Government officials say the tougher standards that resulted from the blacklists should strengthen the industry in the long run. But insiders complain bitterly that the economic powers simply used the FATF and OECD to tilt the playing field, effectively forcing small jurisdictions to kowtow.

“The OECD was very successful playing a game of divide and conquer,” said Dan Mitchell, a senior fellow at The Heritage Foundation who specializes in international tax issues.

Advocates for small offshore centers were irked that the blacklists emerged not long after one of the biggest money laundering scandals in history — a plot by Russian mobsters to launder billions through the Bank of New York — hit the developed world’s financial heart, Wall Street.

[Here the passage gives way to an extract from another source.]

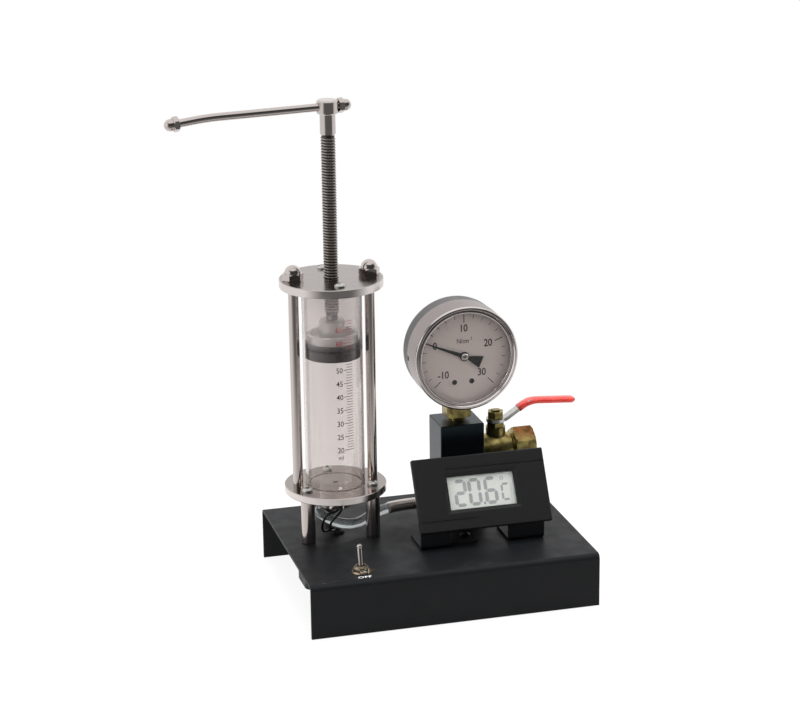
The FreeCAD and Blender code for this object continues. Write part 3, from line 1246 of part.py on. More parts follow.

“The G7 countries were the ones with the big money laundering scandals,” Morris said. “The biggest tax haven in the world is an island. It’s called Manhattan.”

Bruised and battered in the short term, the Caribbean islands’ long-term fate is less clear.

The Bahamas, a nation with no income tax and favored retreat of wealthy foreigners like fashion designer Peter Nygard, author Arthur Hailey and billionaire Joe Lewis, is trying to ease some of the nooses it put on the industry in response to the blacklist.

Cayman — which required banks to have a physical presence, nearly eliminating shell banks — actually saw its registered companies climb to 65,259 at the end of 2002, a 1.2 percent increase over the previous year.

“My grandmother used to say what doesn’t kill you makes you stronger,” Assistant Financial Secretary Deborah Drummond said.

Now, increasingly, advocates for the Caribbean industry are calling on G7 nations to clean up there own houses.

“There will be long-term harm (to Caribbean offshore industries) if there are different standards for us than for all the players,” Drummond said.

Mitchell said that with few natural resources and high transportation costs, the Caribbean islands had few economic options. “Offshore has to be a foundation industry if they have any chance of prospering,” he said.